The Rescue Home for Unmarried Pregnant Women

Children in early perambulator, ca 1890s. From UDSH.
In the 1890s a home for unmarried pregnant women was founded in downtown SLC.
The Rescue Home was established in SLC in March 1892 as “a place of refuge and assistance to friendless, destitute and fallen women…[and] to offer an avenue of escape from their life of shame.”

It was run by several prominent women including Cornelia Paddock (an anti-polygamist and novelist), Anna Plummer (schoolteacher), Dr. Ellen B. Ferguson (Mormon convert and suffragist), and others. Similar homes had been established in other cities in the US.

The first location in SLC was opened in Feb 1893 at 517 S 500 East, which was the home of Dr. Helen Ritchie who also served as the first matron. The house was a one-story frame structure which burned down in Nov 1893 and has been replaced by a still standing historic apartment building.

The Rescue Home was originally intended as a voluntary private rehabilitation home for both female prostitutes and unmarried pregnant women of all backgrounds, class, color, and conditions.

By 1899 it had morphed into an institute partially funded by the SLC Council (paid by the fines of prostitutes) and used by the SLC Police and Courts as a quasi-penal institution for runaway girls and prostitutes.
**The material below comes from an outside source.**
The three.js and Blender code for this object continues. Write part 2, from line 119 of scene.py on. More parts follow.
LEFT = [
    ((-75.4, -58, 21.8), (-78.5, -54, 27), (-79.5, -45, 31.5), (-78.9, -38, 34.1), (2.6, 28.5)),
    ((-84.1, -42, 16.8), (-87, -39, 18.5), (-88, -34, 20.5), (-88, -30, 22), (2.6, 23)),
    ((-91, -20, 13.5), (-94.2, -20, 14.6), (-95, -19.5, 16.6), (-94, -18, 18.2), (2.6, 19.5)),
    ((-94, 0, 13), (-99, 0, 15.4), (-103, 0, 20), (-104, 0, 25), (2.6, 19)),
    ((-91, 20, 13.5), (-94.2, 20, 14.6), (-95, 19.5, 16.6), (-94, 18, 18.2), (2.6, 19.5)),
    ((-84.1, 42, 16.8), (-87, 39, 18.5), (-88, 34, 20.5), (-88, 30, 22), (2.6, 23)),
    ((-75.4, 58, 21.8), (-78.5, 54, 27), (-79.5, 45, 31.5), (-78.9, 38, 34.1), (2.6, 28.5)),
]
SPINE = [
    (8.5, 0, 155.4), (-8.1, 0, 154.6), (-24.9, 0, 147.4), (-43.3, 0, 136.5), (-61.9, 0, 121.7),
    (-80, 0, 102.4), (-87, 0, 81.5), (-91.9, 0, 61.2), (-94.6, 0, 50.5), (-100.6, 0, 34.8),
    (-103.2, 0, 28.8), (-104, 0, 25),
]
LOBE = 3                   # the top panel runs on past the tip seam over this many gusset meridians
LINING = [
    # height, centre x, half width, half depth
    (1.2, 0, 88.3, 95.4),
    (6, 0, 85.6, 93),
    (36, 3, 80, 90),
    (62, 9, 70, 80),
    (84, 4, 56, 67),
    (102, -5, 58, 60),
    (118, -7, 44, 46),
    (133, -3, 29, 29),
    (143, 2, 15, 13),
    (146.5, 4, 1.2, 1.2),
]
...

The Rescue Home taught employable skills such as sewing and housekeeping and provided free medical care for their residents. The residents were required to relinquish their past and strive for matrimony, or at least domestic service.

Some women found the home to be helpful and found jobs and husbands. Not all women found the life offered by the Rescue Home to be appealing.
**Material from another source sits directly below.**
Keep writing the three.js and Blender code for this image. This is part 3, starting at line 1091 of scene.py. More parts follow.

A woman who gave her name as Sally Walters was arrested for prostitution in Feb 1896 and was given the choice of paying a $10 fine (~$300 today), jail time, or going to the Rescue Home. She told the judge that she was not interested in marriage and could not raise her child on the wages paid for “honest work” as provided by the Rescue Home. As she could not pay the fine, she was taken to jail.